I found out about the recall on roadbikereview.com. Good source for info. (sorry, I guess I should've spelled it out in crayon to insure you knew I was talking about roadbikereview.com, instead of a radio broadcasting site. figured most people here knew about mtbr.com and roadbikereview.com)

I've had the regular RXS pedals since 2005, and had no breakage. That said, there are numerous reports of breakage. (see roadbikereview.com; reviews on rxs pedals).
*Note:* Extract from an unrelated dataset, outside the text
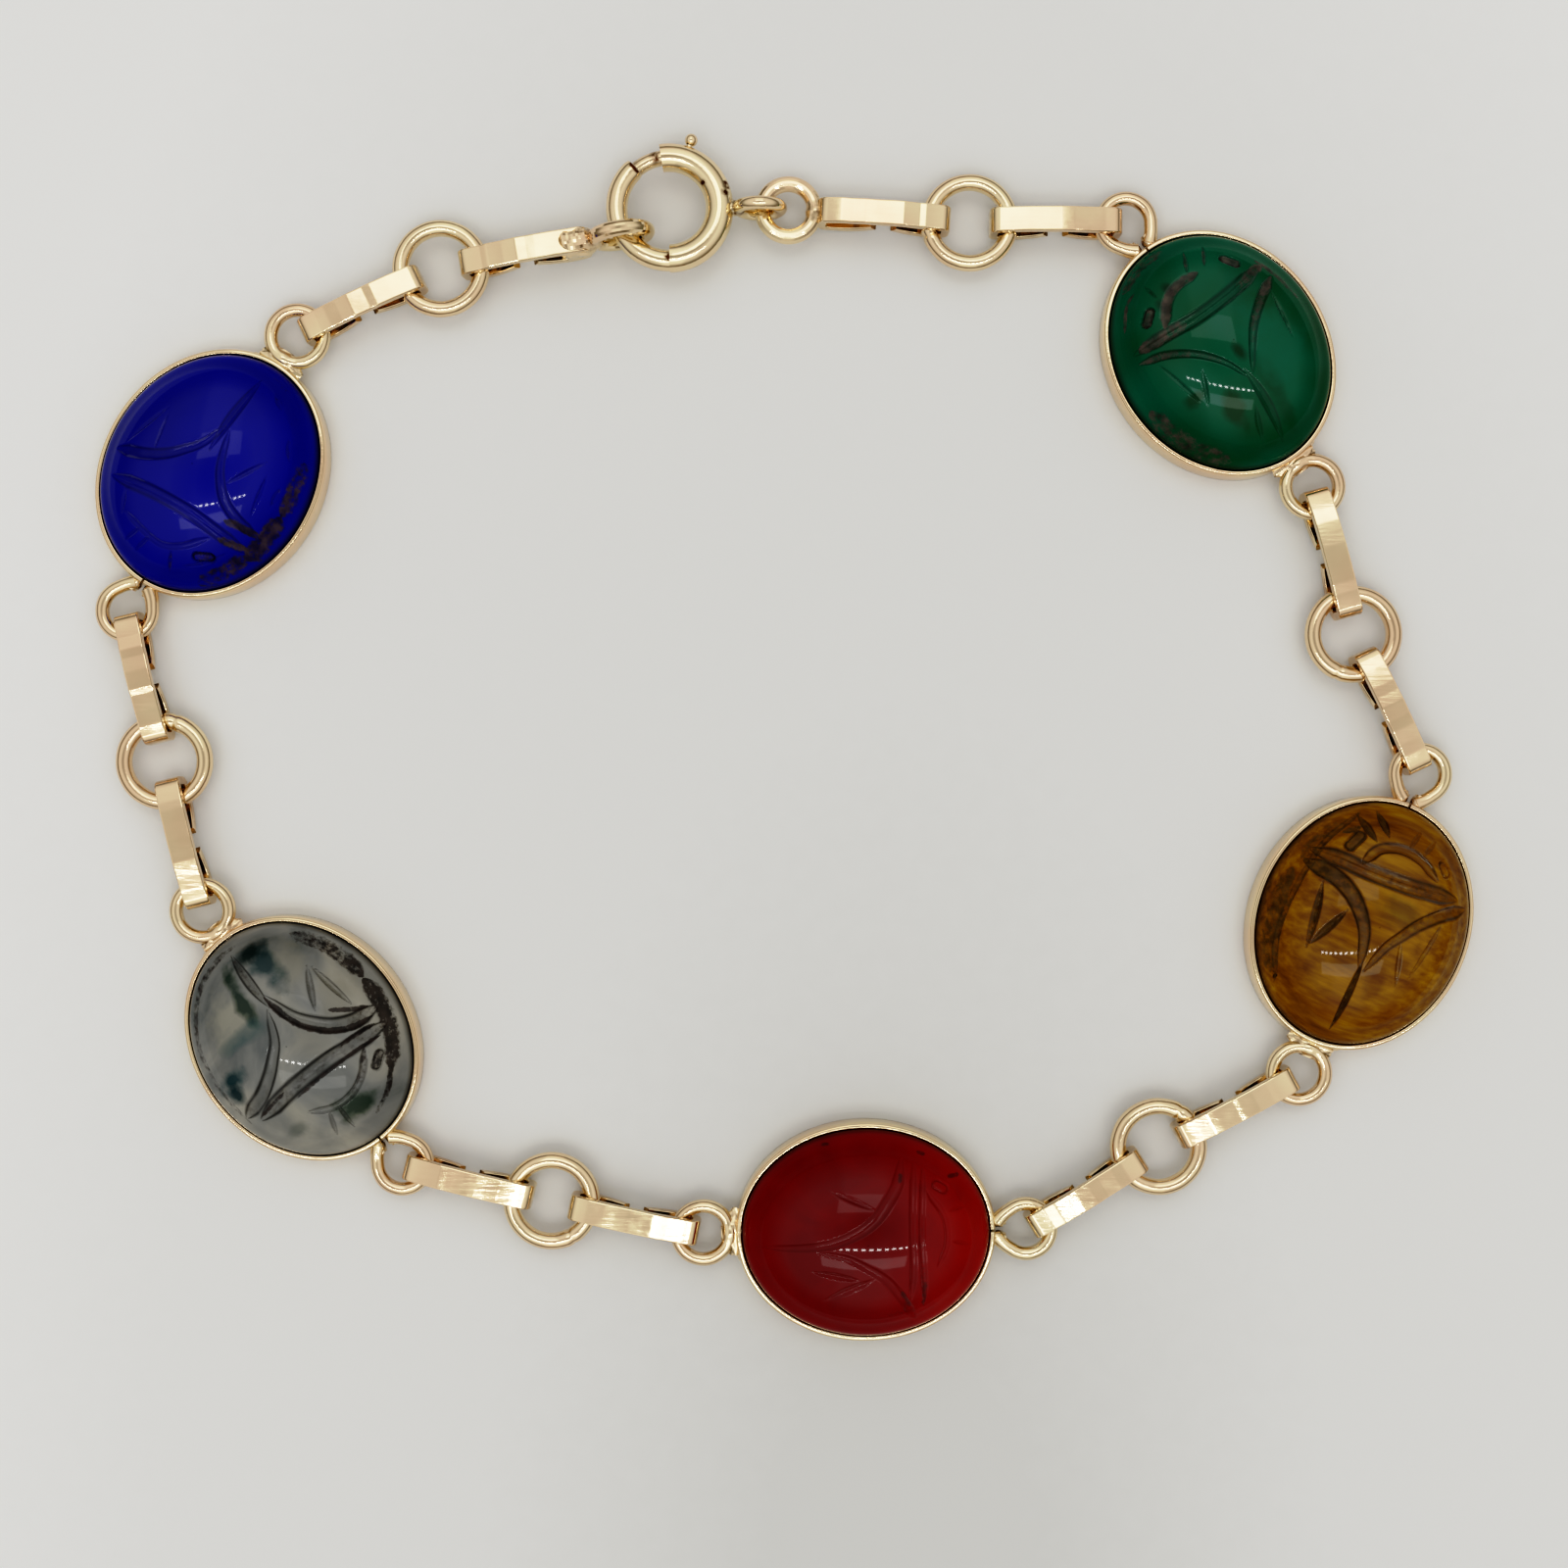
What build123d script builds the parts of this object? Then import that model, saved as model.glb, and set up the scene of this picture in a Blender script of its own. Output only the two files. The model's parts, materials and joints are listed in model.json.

conclusion (pretty much same as before): nice pedals for a decent price, some issues, but performed well for me personally over the course of several years.

Have a good ride all.
post #30 of 32
Quote:
Originally Posted by JohnH View Post
I use MTB shoes and pedals on my roadie (as well as my MTB - duh). I can't say enough good stuff about the Crank Bros Candy pedals. Not very heavy, incredibly easy in and out, no adjustments to deal with, and you can pull up on them as hard as you want and not pull out. And they're inexpensive too. You can get candy Cs (they use chrome instead of stainless or Ti) for about $50. You can get the Stainless (Candy S) for about $75. The ONLY issue with using them with MTB shoes, is that you may have to cut out a bit of your shoe ligs (tread) around the cleat to get it to engage fully into the pedal, dur to the treads hitting the platform of the pedal before it locks in. I have a dremmel tool, so it was a 2 minute operation.
Just a few comments I'd like to make about Crank Bros. I have both the Candy and the 'S' stainless steel eggbeater. I haven't had any problems fitting the cleats in my shoes (Nike and Shimano). I have a friend that had to cut his shoes (Sette) to fit the cleat width. The cleats are fairly soft like the Time MTB pedals. The Crank Bros and Time MTB cleats wear out faster than say a Shimano steel cleat. One of my friends prefers the eggbeaters but, switched back to Shimano because the cleats wear out too fast. He still saves eggbeaters for snow and extremely muddy cnditions. I would stay away from the 'Chrome' eggbeaters. The end cap is plastic on the 'chrome' and tends to break off. Actually I found no diffence from the Candy to the S eggbeater. I couldn't feel any additional support from the platform of the Candy. I suppose the Candy would feel more supportive if you were unclipped and resting your shoe on the pedal. Also, the bearings used to be different on the Candy and the S eggbeater. The inner 'bearing' on the Candy used to be a bushing, inner and outer bearings on the S were actual bearings. I don't know if they have changed this. The S eggbeater can be found for $50 online, if you know where to look.